Family-owned stores are still common in Lisbon, especially in Baixa, where a grid of streets from the Rossio to the Rio Tejo has many small shops selling jewelry, shoes, clothing, and foodstuffs. Trendy Bairro Alto is another district full of little crafts shops with stylish, contemporary ceramics, wooden sculpture, linen, and clothing; some open only in the afternoon and stay open—sometimes with their own resident DJ—until after the restaurants and bars around them have begun filling up.

Bairro Alto is also one of the shopping hubs of Lisbon’s flourishing fashion scene. The brightly lighted modern shops of local designers stand in stark contrast to the area's 16th-century layout and dark, narrow streets. The same can’t be said of the antiques shops that abound in the Rato and Bairro Alto. Many are on a single long street that changes its name four times as it runs southward from Largo do Rato: Rua Escola Politécnica, Rua Dom Pedro V, Rua da Misericórdia, and Rua do Alecrim. Look on the nearby Rua de São Bento for more stores. There's also a cluster of antiques shops on Rua Augusto Rosa, between the Baixa and Alfama districts.

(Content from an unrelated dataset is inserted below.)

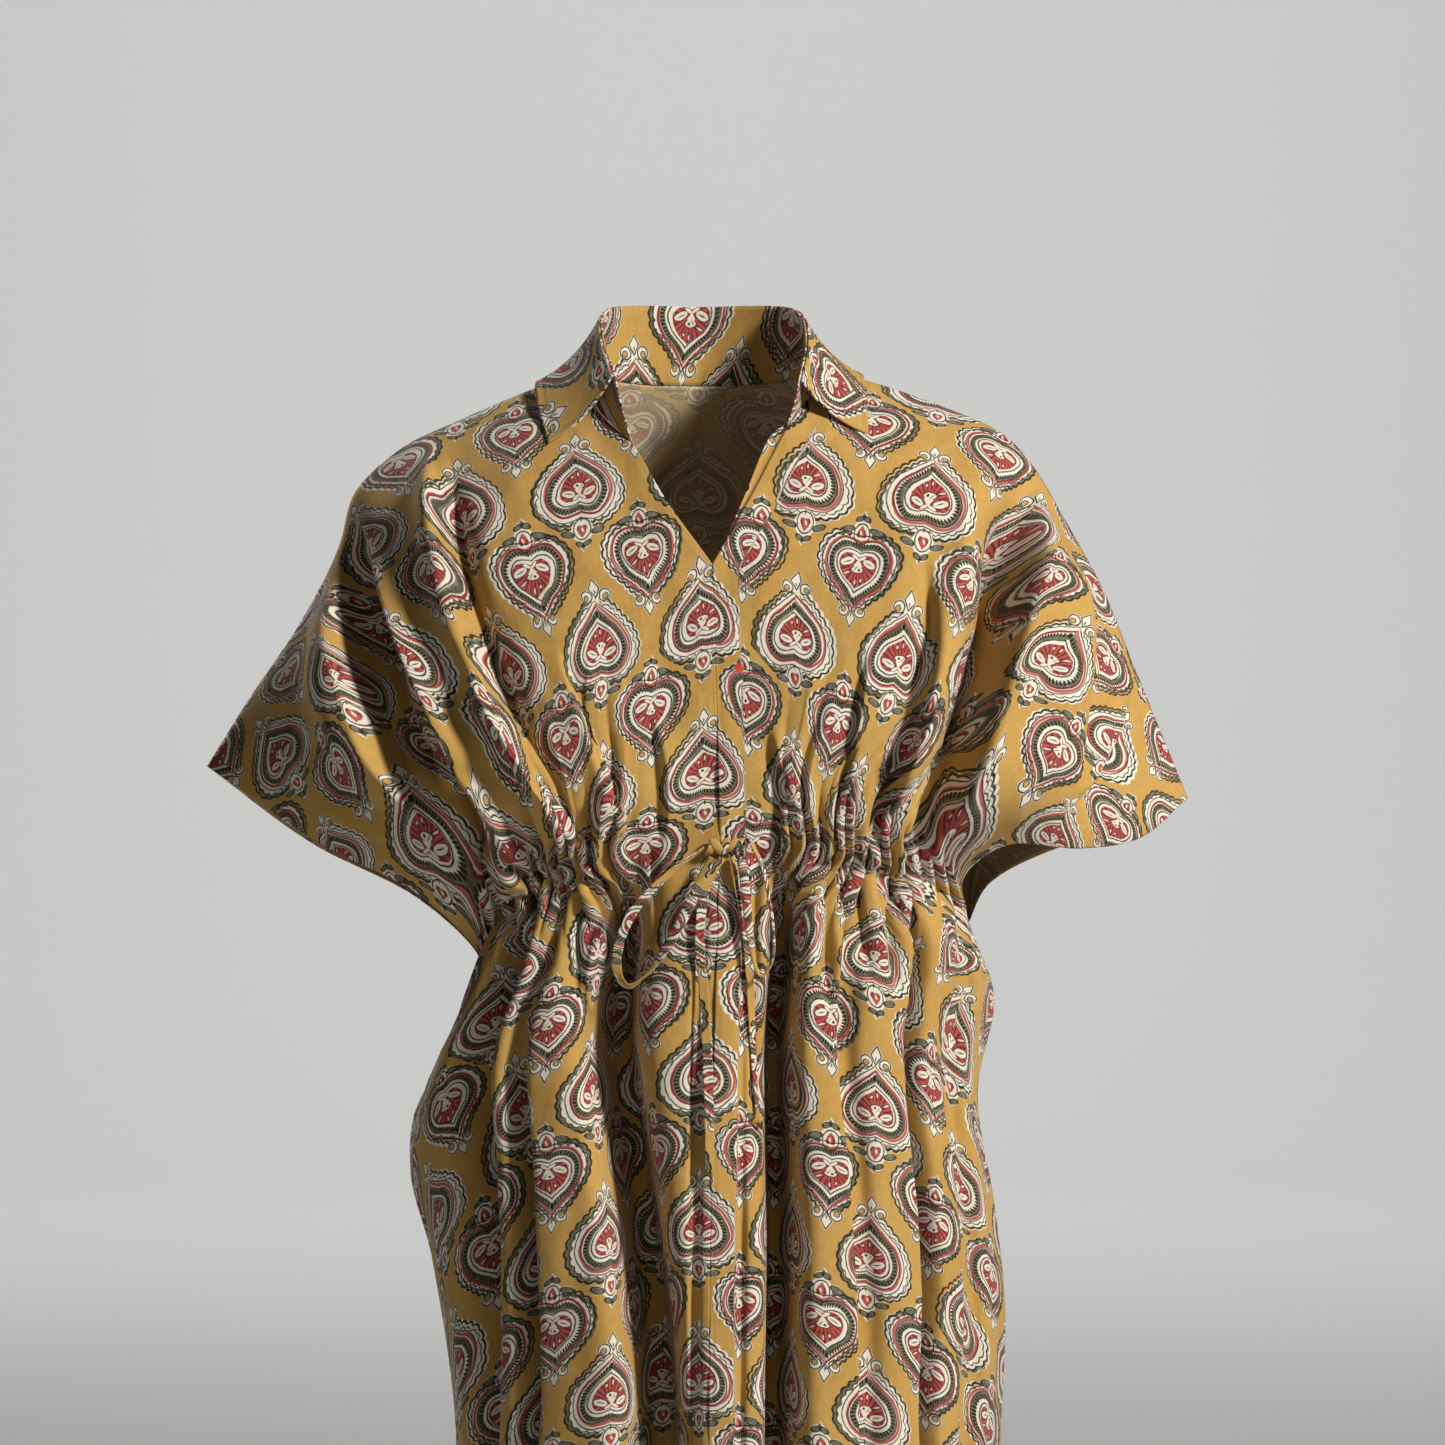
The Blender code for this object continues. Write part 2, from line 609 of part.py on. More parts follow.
def walled(name, outside, inside, material):
    """A closed wall between two grids of points, joined round their rims."""
    mesh = bmesh.new()
    layers = []
    for grid in (outside, inside):
        layers.append([[mesh.verts.new(Vector(point)) for point in row] for row in grid])
    rows = len(outside)
    columns = len(outside[0])
    for layer in layers:
        for i in range(rows - 1):
            for j in range(columns - 1):
                mesh.faces.new([layer[i][j], layer[i + 1][j], layer[i + 1][j + 1], layer[i][j + 1]])
    rim = [(0, j) for j in range(columns)] + [(i, columns - 1) for i in range(1, rows)]
    rim += [(rows - 1, j) for j in range(columns - 2, -1, -1)] + [(i, 0) for i in range(rows - 2, 0, -1)]
    for (i1, j1), (i2, j2) in zip(rim, rim[1:] + rim[:1]):
        mesh.faces.new([layers[0][i1][j1], layers[0][i2][j2], layers[1][i2][j2], layers[1][i1][j1]])
    bmesh.ops.recalc_face_normals(mesh, faces=mesh.faces[:])
    data = bpy.data.meshes.new(name)
    mesh.to_mesh(data)
    mesh.free()
    data.shade_smooth()
    data.set_sharp_from_angle(angle=SHARP_ANGLE)
    data.materials.append(material)
    obj = bpy.data.objects.new(name, data)
    bpy.context.scene.collection.objects.link(obj)
    return obj


def part_at_seam(points, inward, rows, column, axis, shift):
    """Moves the edge points at a seam half the gap apart and keeps the wall's end in the seam's plane."""
    points[rows, column, axis] += shift
    flat = inward[rows, column]
    depth = np.linalg.norm(flat, axis=-1, keepdims=True)
    flat = flat.copy()
    flat[..., axis] = 0.0
    kept = np.linalg.norm(flat, axis=-1, keepdims=True)
    inward[rows, column] = flat * (depth / np.maximum(kept, LEAST_KEPT * depth)) ** 2


def front_panel(side):
    """Outside and inside points of one front, parted from its neighbours at the seams."""
    points = front_half(side)
    inward = -normals_of(points, -1) * WALL
    half_gap = SEAM_GAP / 2
    part_at_seam(points, inward, slice(V_ROW, None), 0, 0, side * half_gap)
    part_at_seam(points, inward, 0, slice(None), 1, -half_gap)
    part_at_seam(points, inward, slice(BODICE_ROWS - 1, None), -1, 1, -half_gap)
    return points, points + inward


def back_panel():
    """Outside and inside points of the back, parted from the fronts at the shoulder and side seams."""
    points = np.concatenate([back_half(-1)[:, :0:-1], back_half(1)], axis=1)
    inward = -normals_of(points, 1) * WALL
    half_gap = SEAM_GAP / 2
    seam = np.abs(points[0, :, 0]) > SHOULDER_SEAM_START * SHOULDER_RIGHT[0].x
    part_at_seam(points, inward, 0, seam, 1, half_gap)
    for column in (0, -1):
        part_at_seam(points, inward, slice(BODICE_ROWS - 1, None), column, 1, half_gap)
    return points, points + inward


def strip_inside(points, inside, gap, depth):
    """A strip on a panel's inner face, made from the panel's own points moved further in."""
    inward = (inside - points) / WALL
    return points + inward * (WALL + gap), points + inward * (WALL + gap + depth)


def neck_facing(panel):
    """The turned edge inside one side of the V opening."""
    points, inside = (grid[FACING_FIRST_ROW : V_ROW + 1, :FACING_COLUMNS] for grid in panel)
    return strip_inside(points, inside, SEAM_GAP, FACING_WALL)


def waist_casing(left, right):
    """The channel inside the fronts that the drawstring runs through."""
    last = round(CASING_SHARE * (COLUMNS - 1))
    waist = BODICE_ROWS - 1
    layers = []
    for left_grid, right_grid in zip(left, right):
        whole = np.concatenate([left_grid[:, last:0:-1], right_grid[:, : last + 1]], axis=1)
        layers.append(whole[waist - 1 : waist + 2])
    return strip_inside(layers[0], layers[1], CASING_GAP, FACING_WALL)


def neck_seam(count):
    """Points along the neck seam, from the right end of the collar round the back to the left end."""
    front_right = spline(NECK_RIGHT, np.linspace(STAND_END_RIGHT, 0.0, count))
    back_right = spline(BACK_NECK, np.linspace(1.0, 0.0, count))
    back_left = spline(back_neck_places(-1), np.linspace(0.0, 1.0, count))
    front_left = spline(NECK_LEFT, np.linspace(0.0, STAND_END_LEFT, count))
    return np.concatenate([front_right, back_right[1:], back_left[1:], front_left[1:]])


def evenly(points, count):
    """A polyline's points spread evenly along it."""
    return resample(points[None], count)[0]


def outward_from_neck(points):
    """Level directions away from the neck's axis."""
    away = points - np.array(NECK_AXIS)
    away[:, 2] = 0.0
    return away / np.linalg.norm(away, axis=1, keepdims=True)


def collar_stand():
    """The upright band between the neck seam and the collar's fold."""
    lower = evenly(neck_seam(SEAM_STEPS), COLLAR_COLUMNS)
    upper = spline(COLLAR_FOLD, np.linspace(0.0, 1.0, COLLAR_COLUMNS))
    rise = upper - lower
    lower = lower + rise / np.linalg.norm(rise, axis=1, keepdims=True) * COLLAR_GAP
    shares = np.linspace(0.0, 1.0, STAND_ROWS)[:, None, None]
    outside = lower + (upper - lower) * shares
    return outside, outside - outward_from_neck(upper) * WALL


def collar_leaf():
    """The part of the collar that falls from the fold to its points and lies on the shoulders."""
    fold = spline(COLLAR_FOLD, np.linspace(0.0, 1.0, COLLAR_COLUMNS))
    fold = fold + outward_from_neck(fold) * (WALL + COLLAR_GAP)
    edge = spline(COLLAR_EDGE, np.linspace(0.0, 1.0, COLLAR_COLUMNS))
    turn = fold + (edge - fold) * np.array(LEAF_TURN)
    t = np.linspace(0.0, 1.0, LEAF_ROWS)[:, None, None]
    outside = (1 - t) ** 2 * fold + 2 * t * (1 - t) * turn + t**2 * edge
    normal = normals_of(outside, -1)
    away = outward_from_neck(fold)[None] + np.array([0.0, 0.0, LEAF_RISE])
    normal *= np.sign((normal * away).sum(axis=2, keepdims=True))
    normal[0] = outward_from_neck(fold)
    return outside, outside - normal * WALL


def cord(name, route, radius, material):
    """A drawstring end or loop: a tube on a smooth curve through the route's points."""
    places = [Place(i / (len(route) - 1), *point) for i, point in enumerate(route)]
    fine = spline(places, np.linspace(0.0, 1.0, CURVE_STEPS))
    length = np.linalg.norm(np.diff(fine, axis=0), axis=1).sum()
    points = evenly(fine, max(CORD_LEAST_POINTS, round(length / CORD_STEP)))
    curve = bpy.data.curves.new(name, "CURVE")
    curve.dimensions = "3D"
    line = curve.splines.new("POLY")
    line.points.add(len(points) - 1)
    for target, point in zip(line.points, points):
        target.co = (*point, 1.0)
    curve.bevel_depth = radius
    curve.bevel_resolution = CORD_ROUNDNESS
    curve.use_fill_caps = True
    curve.materials.append(material)
    obj = bpy.data.objects.new(name, curve)
    bpy.context.scene.collection.objects.link(obj)
    return obj


def knot(name, centre, size, turn, material):
    """A small pulled knot: a round body with a groove round it where the cord crosses itself."""
    mesh = bmesh.new()
    bmesh.ops.create_uvsphere(mesh, u_segments=KNOT_SEGMENTS, v_segments=KNOT_RINGS, radius=0.5)
    for vert in mesh.verts:
        pinch = 1.0 - KNOT_PINCH * math.exp(-((vert.co.x / KNOT_GROOVE) ** 2))
        vert.co.y *= pinch
        vert.co.z *= pinch
    bmesh.ops.scale(mesh, vec=Vector(size), verts=mesh.verts)
    data = bpy.data.meshes.new(name)
    mesh.to_mesh(data)
    mesh.free()
    data.shade_smooth()
    data.materials.append(material)
    obj = bpy.data.objects.new(name, data)
    obj.location = centre
    obj.rotation_euler = (0.0, turn, 0.0)
    bpy.context.scene.collection.objects.link(obj)
    return obj


def main():
    clear_scene()
    print_cotton = cotton("printed_cotton", COTTON_COLOUR)
    right = front_panel(1)
    left = front_panel(-1)
    panels = {
        "front_right": right,
        "front_left": [grid[:, ::-1] for grid in left],
        "back": back_panel(),
        "neck_facing_right": neck_facing(right),
        "neck_facing_left": [grid[:, ::-1] for grid in neck_facing(left)],
        "waist_casing": waist_casing(left, right),
        "collar_stand": collar_stand(),
        "collar_leaf": collar_leaf(),
    }
    for name, (outside, inside) in panels.items():
        walled(name, outside, inside, print_cotton)
    for name, route in CORD_ROUTES.items():
        cord(name, route, CORD_RADIUS, print_cotton)
    knot("drawstring_knot", KNOT_CENTRE, KNOT_SIZE, KNOT_TURN, print_cotton)
    knot("drawstring_end_knot", END_KNOT_CENTRE, END_KNOT_SIZE, 0.0, print_cotton)


main()
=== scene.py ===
"""The looks of a worn kaftan in block-printed cotton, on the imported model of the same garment.

Metres, +Z up, +X to the viewer's right, the front facing -Y. Each panel is a grid of the flat
cut, carried onto the worn shape, so that the print follows the cloth.
"""

from collections import namedtuple
import math

import bmesh
import bpy
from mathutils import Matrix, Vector
import numpy as np


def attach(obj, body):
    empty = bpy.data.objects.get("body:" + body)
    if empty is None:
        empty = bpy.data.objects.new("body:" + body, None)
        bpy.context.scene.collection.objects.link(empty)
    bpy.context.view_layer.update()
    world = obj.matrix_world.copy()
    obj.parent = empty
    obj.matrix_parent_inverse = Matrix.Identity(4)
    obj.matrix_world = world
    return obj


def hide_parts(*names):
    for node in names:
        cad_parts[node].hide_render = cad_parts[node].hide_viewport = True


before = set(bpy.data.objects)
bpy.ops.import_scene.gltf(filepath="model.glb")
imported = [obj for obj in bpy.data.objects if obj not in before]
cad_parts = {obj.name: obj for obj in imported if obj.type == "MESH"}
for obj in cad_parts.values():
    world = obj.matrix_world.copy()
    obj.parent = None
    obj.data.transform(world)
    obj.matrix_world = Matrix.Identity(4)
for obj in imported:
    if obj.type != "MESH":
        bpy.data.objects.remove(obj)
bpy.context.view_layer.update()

# Driving sizes of the garment, as in its solids
LENGTH = 1.30
HALF_SPAN = 0.54
NECK_HALF = 0.075
CASING_DROP = 0.36
CASING_SHARE = 0.66
CASING_HEIGHT = 0.026
HEM_LEVEL = 0.015 - LENGTH

# How the solids' rows crowd towards the shoulder, and where the V opening ends among them
SOLID_ROWS = 11
ROW_CROWDING = 1.3
CASING_ABOVE = 1 - CASING_HEIGHT / 2 / CASING_DROP
V_SHARE = CASING_ABOVE * (6 / SOLID_ROWS) ** ROW_CROWDING
TOP_FADE_ROWS = 3

# How a panel rounds forwards or backwards from the shoulder seam, and from the waist line
SHOULDER_START = 0.62
SHOULDER_ROUNDING = 2.2
WAIST_ROUNDING = 1.6
CENTRE_FLATNESS = 1.7
CENTRE_EASE = 0.06
OUTER_FADE = 0.08

Place = namedtuple("Place", "share x y z")
Fold = namedtuple("Fold", "x1 z1 x2 z2 x3 z3 width depth")
Step = namedtuple("Step", "x1 z1 x2 z2 x3 z3 left right depth")
Recess = namedtuple("Recess", "top middle hem left right depth start")

# The two sides as seen from the front, by the sign of x
RIGHT, LEFT = 1, -1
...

Chiado, Lisbon’s smartest shopping district, has a small shopping complex as well as many stores with considerable cachet, particularly on and around Rua Garrett. And Praça de Londres and Avenida de Roma—both in the modern city—form one long run of haute-couture stores and fashion outlets. International luxury brands are also increasingly found on the city’s downtown axis, Avenida da Liberdade.

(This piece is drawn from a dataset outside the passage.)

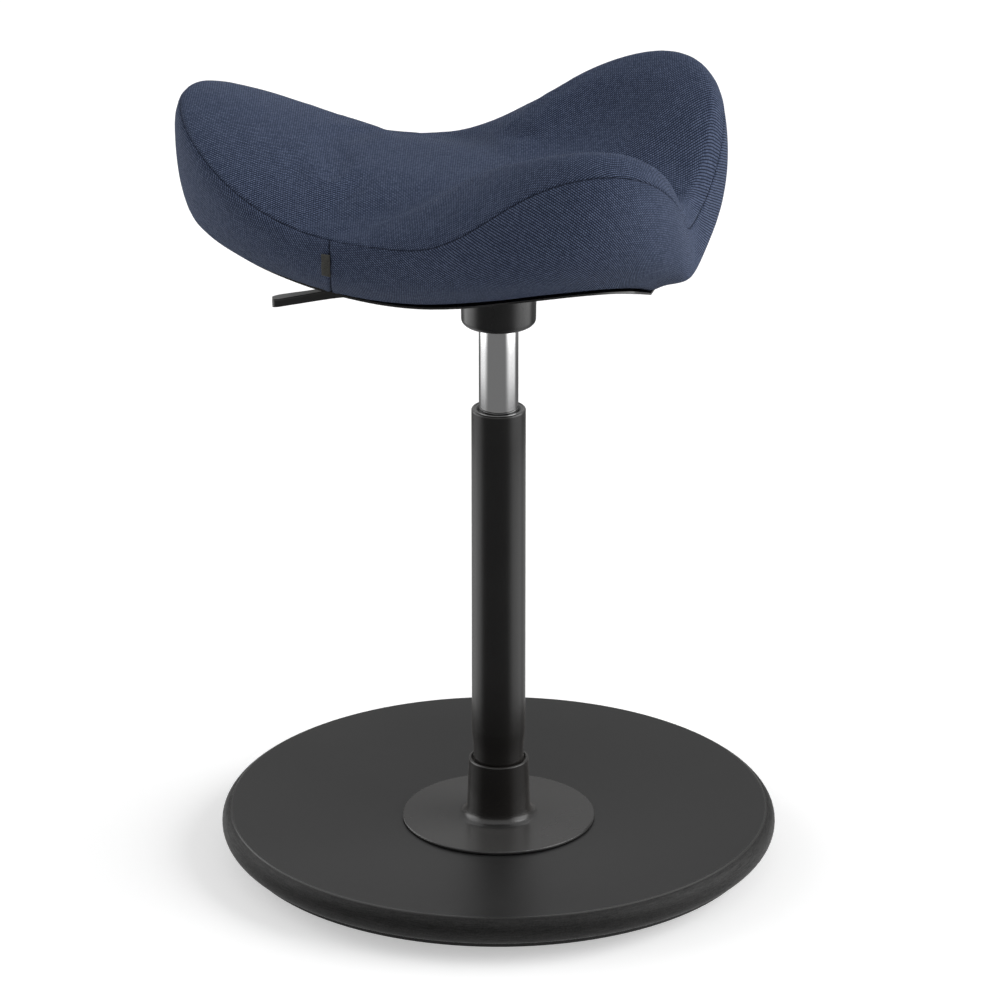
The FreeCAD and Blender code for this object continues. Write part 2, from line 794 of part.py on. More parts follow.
def seat_ring(point):
    """Closed ring of arcs round the seat; point gives reach and height above the seat plane."""
    step = 2 * math.pi / ring_arcs

    def place(turns):
        azimuth = (turns - 0.5) * step
        reach, height = point(azimuth)
        return Vector(reach * math.sin(azimuth), reach * math.cos(azimuth), seat_plane + height)
    return Part.Wire([arc(place(k), place(k + 0.5), place(k + 1)) for k in range(ring_arcs)])


def closed_solid(rings, stretches):
    """Solid from a loft over each stretch of rings, with flat faces on the first and last ring."""
    faces = [Part.Face(rings[0]), Part.Face(rings[-1])]
    for first, last in stretches:
        ruled = last - first == 1
        faces += Part.makeLoft(rings[first:last + 1], False, ruled).Faces
    solid = Part.Solid(Part.makeShell(faces))
    return solid if solid.Volume > 0 else solid.reversed()


def seat_cushion():
    flat_height = shell_thickness + free_gap
    points = [level_point(saddle_flat_radius, saddle_height)]
    points += [top_point(share) for share in (0.35, 0.6, 0.8, 0.92)]
    points += [shoulder_point(turn) for turn in (0, 30, 60, 90)]
    points += [side_point(share) for share in (0.35, 0.7, 1.0)]
    points += [hem_point(turn) for turn in (45, 90)]
    points += [under_point(0.5, 0, flush, shell_top_flat_radius, flat_height)]
    points += [level_point(shell_top_flat_radius, flat_height)]
    rings = [seat_ring(point) for point in points]
    return closed_solid(rings, ((0, 5), (5, 8), (8, 11), (11, 13), (13, 15)))


def seat_shell():
    over = (-foam_gap, shell_inset_at, shell_top_flat_radius, shell_thickness)
    under = (-foam_gap - shell_rim_thickness, shell_inset_at, shell_flat_radius, 0.0)
    points = [level_point(shell_top_flat_radius, shell_thickness)]
    points += [under_point(share, *over) for share in (0.5, 1.0)]
    points += [under_point(share, *under) for share in (1.0, 0.5)]
    points += [level_point(shell_flat_radius, 0.0)]
    rings = [seat_ring(point) for point in points]
    solid = closed_solid(rings, ((0, 2), (2, 3), (3, 5)))
    top = seat_plane + shell_thickness
    for x, y in screw_places():
        solid = solid.cut(disc(tee_nut_radius + fit_gap, seat_plane, top, x, y))
        solid = solid.cut(disc(tee_flange_radius + fit_gap, top - tee_flange_thickness, top, x, y))
    return solid


PIECES = {
    "base_disc": base_disc,
    "foot_pad": foot_pad,
    "base_flange": base_flange,
    "flange_bolts": flange_bolts,
    "flange_washers": flange_washers,
    "flange_nuts": flange_nuts,
    "stand_tube": stand_tube,
    "tube_end_plate": tube_end_plate,
    "guide_bush": guide_bush,
    "lower_race": lambda: race(plate_floor_top),
    "ball_cage": ball_cage,
    "bearing_balls": bearing_balls,
    "upper_race": lambda: race(upper_race_bottom),
    "rod_washer": lambda: ring(race_radius, journal_radius + fit_gap, rod_washer_bottom, rod_shoulder),
    "rubber_buffer": lambda: ring(buffer_radius, rod_radius + fit_gap, rod_shoulder, buffer_top),
    "clip_washer": lambda: ring(clip_washer_radius, journal_radius + fit_gap, clip_top,
                                clip_washer_top),
    "retaining_clip": retaining_clip,
    "piston_rod": piston_rod,
    "piston": piston,
    "piston_ring": piston_ring,
    "gas_cylinder": gas_cylinder,
    "rod_guide": rod_guide,
    "rod_seal": rod_seal,
    "bypass_tube": bypass_tube,
    "valve_body": valve_body,
    "release_button": release_button,
    "cone_socket": cone_socket,
    "mounting_plate": mounting_plate,
    "lever_bracket": lever_bracket,
    "pivot_pin": pivot_pin,
    "lever_arm": lever_arm,
    "lever_handle": lever_handle,
    "cover_cup": cover_cup,
    "plate_screws": plate_screws,
    "tee_nuts": tee_nuts,
    "seat_shell": seat_shell,
    "seat_cushion": seat_cushion,
}

os.makedirs("parts", exist_ok=True)
for node, build in PIECES.items():
    shape = build()
    save(node, shape)
    print("%-16s solids %d volume %.0f valid %s" % (node, len(shape.Solids), shape.Volume,
                                                    shape.isValid()))
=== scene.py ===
"""Looks of the perch stool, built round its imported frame.

Metres, +Z up, the origin on the column's axis at the floor, the seat's nose along -Y and the
release lever towards +X.
"""
import json
import math

import bpy
import numpy as np
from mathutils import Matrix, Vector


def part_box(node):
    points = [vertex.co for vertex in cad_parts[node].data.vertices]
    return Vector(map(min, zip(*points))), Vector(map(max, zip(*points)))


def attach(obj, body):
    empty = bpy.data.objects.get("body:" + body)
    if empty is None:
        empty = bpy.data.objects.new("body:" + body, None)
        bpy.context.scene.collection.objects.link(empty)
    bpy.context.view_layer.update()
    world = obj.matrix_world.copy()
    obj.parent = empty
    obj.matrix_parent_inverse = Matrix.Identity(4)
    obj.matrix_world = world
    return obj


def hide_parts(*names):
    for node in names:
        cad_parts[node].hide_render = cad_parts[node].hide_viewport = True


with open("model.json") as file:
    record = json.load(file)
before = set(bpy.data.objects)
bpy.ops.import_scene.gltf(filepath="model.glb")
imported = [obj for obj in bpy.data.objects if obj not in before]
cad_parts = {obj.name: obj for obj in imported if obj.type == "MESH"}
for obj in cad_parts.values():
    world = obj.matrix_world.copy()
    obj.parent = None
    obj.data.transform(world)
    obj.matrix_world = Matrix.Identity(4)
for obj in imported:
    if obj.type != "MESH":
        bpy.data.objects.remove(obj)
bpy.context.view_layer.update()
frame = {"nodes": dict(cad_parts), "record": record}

# Camera of the photograph, round the column's axis
camera_turn = 0.255          # radians, from +X towards +Y
camera_distance = 4.67632    # level distance from the axis
camera_height = 2.15365
camera_pitch = 0.374138      # radians below level
camera_lens = 216.0          # millimetres on a 36 mm sensor
camera_shift = 0.0014

# Seat form, the same as the solid's: six stations from the middle of the rear to the nose
edge_reach = (0.168, 0.205, 0.193, 0.169, 0.219, 0.273)
crest_height = (0.0775, 0.1425, 0.1385, 0.0875, 0.082, 0.139)
hem_height = (-0.0015, 0.029, 0.0265, 0.007, 0.016, 0.040)
hem_inset = (0.028, 0.031, 0.0375, 0.036, 0.028, 0.009)
shoulder_width = (0.0135, 0.0205, 0.0515, 0.060, 0.0145, 0.011)
shoulder_drop = (0.065, 0.049, 0.0495, 0.022, 0.008, 0.011)
seam_angle = (0.866, 0.883, 0.924, 1.448, 0.40, 0.577)   # radians down the shoulder
saddle_height = 0.0885
saddle_flatness = 3.7
side_belly = 2.75
hem_round = 0.006
crease_round = 0.007         # eases the creases between the band's parts
under_flat_radius = 0.070
under_flat_height = 0.0103

# Sewing: seams between the panels, the blank tag and the fabric itself
seam_depth = 0.0011
seam_width = 0.0007
seam_ridge = 0.0005          # seam allowance that lifts the cloth beside the seam
seam_ridge_place = 0.0034
seam_ridge_width = 0.0018
seam_rings = (0.0005, 0.0011, 0.0019, 0.0030, 0.0046)    # mesh lines beside a seam
side_seam_point = (0.1676, -0.0974)   # where the seam's upright plane meets the side
side_seam_heading = math.radians(14.0)   # of that plane, from +X towards +Y
side_seam_spread = 0.30      # radians over which the mesh follows the seam
side_seam_end = 0.095        # length down the band from which the seam runs straight under
tag_from, tag_to = 0.013, 0.034    # along the seam, from its top
tag_reach = 0.0062
tag_thickness = 0.0009
tag_root = 0.0012            # how deep the tag is sewn in
tag_lift = 0.0006            # of the tag's middle off the band, at the seam
tag_slope = 0.10             # how fast it rises away from there
yarn_pitch = 0.0018
yarn_wobble = 0.35           # in yarn pitches
float_length = 1.25          # in yarn pitches
wave_height = 0.00018        # of the slow unevenness of hand-pulled cloth
pillow_rise = 0.0022         # how far the padding lifts a panel between its seams
pillow_inset = 0.0012        # how far the seams lie inside the plain form
pillow_dip = 0.0005          # how far the cloth may sink below its start

# Mesh of the seat cover, and the coarser one of the cloth simulation
fine_rings = (58, 46)        # rings of the top and of the band
fine_columns = 360
coarse_rings = (30, 26)
coarse_columns = 128
cloth_frames = 20
cloth_pressure = 4.0
cloth_stiffness = 15.0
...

Several excellent shops in Baixa sell chocolates, marzipan, dried and crystallized fruits, pastries, and regional cheeses and wines—especially varieties of port, one of Portugal's major exports. Baixa is also a good place to look for jewelry. What is now called Rua Aurea was once Rua do Ouro (Gold Street), named for the goldsmiths' shops installed on it under Pombal's 18th-century city plan. The trade has flourished here ever since.